The Lebanese Muslim Association (LMA) also condemned the letter, highlighting Israel’s violence as they thanked Keating for opting out it.
“The group’s statement fails to condemn Israel for its 131 violations of UN resolutions since 1967, many of which Australia voted in support of,” it said on Thursday.
In addition, the LMA criticised Australia’s choice to abstain from a UN vote demanding an aid truce between Israel and Hamas.
Government ministers, Opposition spokespeople respond
Government Services Minister Bill Shorten said unity was needed despite the ongoing conflict in the region and that the joint letter reflected the views of the federal government.
“The last thing this country needs is division based on the terrible scenes we’re seeing in Palestine and Israel.
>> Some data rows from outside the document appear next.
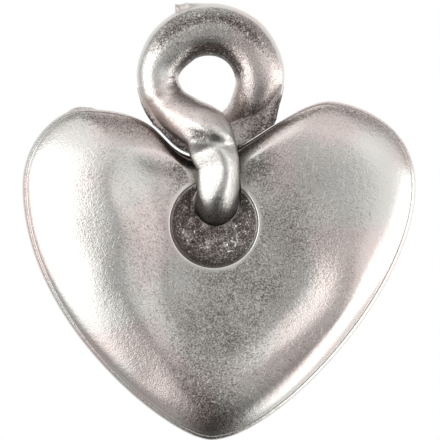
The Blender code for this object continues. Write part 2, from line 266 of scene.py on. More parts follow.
def heart_outline(count):
    """The heart seen from the front, clockwise from the cleft, as six Bezier spans in equal steps."""
    spans = []
    for lobe, widest, handles, side in (
        (RIGHT_LOBE, RIGHT_WIDEST, RIGHT_HANDLES, 1),
        (LEFT_LOBE, LEFT_WIDEST, LEFT_HANDLES, -1),
    ):
        across = np.array((side, 0.0))
        up = np.array((0.0, 1.0))
        ends = (
            (CLEFT, CLEFT + across * handles[0], lobe - across * handles[1], lobe),
            (lobe, lobe + across * handles[2], widest + up * handles[3], widest),
            (widest, widest - up * handles[4], TIP + across * handles[5], TIP),
        )
        spans.append(np.vstack([bezier_span(span, 120) for span in ends]))
    right, left = spans
    points = np.vstack((right, TIP, left[:0:-1]))
    return even_steps(points, count) + HINGE[[0, 2]]


def mesh_object(name, spots, faces):
    """An object of this name in the scene, from corners and from faces that list them."""
    mesh = bpy.data.meshes.new(name)
    mesh.from_pydata(spots, [], faces)
    piece = bpy.data.objects.new(name, mesh)
    bpy.context.scene.collection.objects.link(piece)
    return piece


def grid_object(name, points, poles=None):
    """A closed shell from a grid of points, round in its first direction. Without poles it is round in
    its second direction too; with them, each end row's ring closes on one point."""
    around, along = points.shape[:2]
    corner = np.arange(around * along).reshape(around, along)
    after = np.roll(corner, -1, axis=0)
    if poles is None:
        beyond = np.roll(corner, -1, axis=1)
        quads = np.stack((corner, beyond, np.roll(after, -1, axis=1), after), axis=-1).reshape(-1, 4)
        spots = points.reshape(-1, 3)
        triangles = np.empty((0, 3), int)
    else:
        quads = np.stack((corner[:, :-1], corner[:, 1:], after[:, 1:], after[:, :-1]), axis=-1).reshape(-1, 4)
        spots = np.vstack((points.reshape(-1, 3), poles))
        first, last = len(spots) - 2, len(spots) - 1
        start = np.stack((np.full(around, first), corner[:, 0], after[:, 0]), axis=-1)
        end = np.stack((np.full(around, last), after[:, -1], corner[:, -1]), axis=-1)
        triangles = np.vstack((start, end))
    return mesh_object(name, spots, quads.tolist() + triangles.tolist())


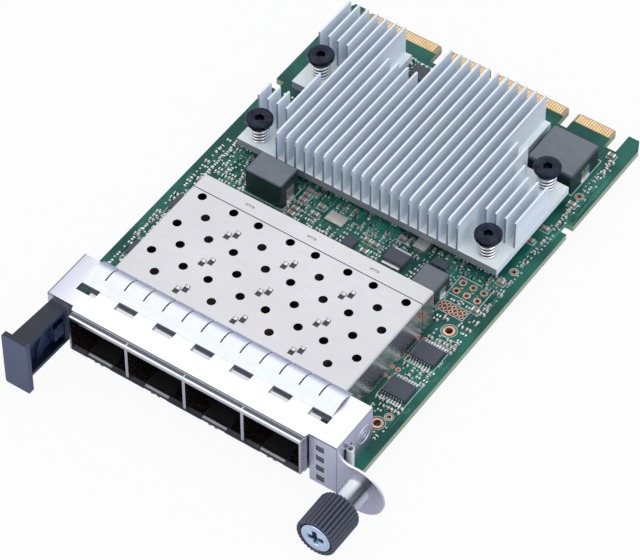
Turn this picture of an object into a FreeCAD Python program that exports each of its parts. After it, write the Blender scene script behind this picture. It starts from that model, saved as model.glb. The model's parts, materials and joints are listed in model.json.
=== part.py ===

Hamas wins if this country becomes divided,” he told Nine’s Today program.
While Australia recognised that “the psychotic nature of the gangster regime of Hamas is just despicable and needs to be rooted out”, it had to be done so in a way that minimises the suffering of civilians on both sides, he said.
Independent Wentworth MP Allegra Spender agreed that the former prime ministers had “got it right” and urged Australians not be “turned against each other”.
Opposition foreign affairs spokesman Simon Birmingham said the letter was a powerful statement and clear-cut reminder of Hamas being a terrorist organisation that would pose a continued threat to Israel if not brought under control.
Hamas is a Palestinian military and political group, gaining power in the Gaza Strip since winning legislative elections there in 2006.
Hamas’ stated aim is to establish a Palestinian state, while refusing to recognise Israel’s right to exist.
Hamas, in its entirety, is designated as a terrorist organisation by countries including Australia, Canada, the UK and the US.
Some countries list only its military wing as a terrorist group.
The UN has not condemned Hamas in its entirety as a terrorist organisation, due to insufficient support from member states to do so during a 2018 vote.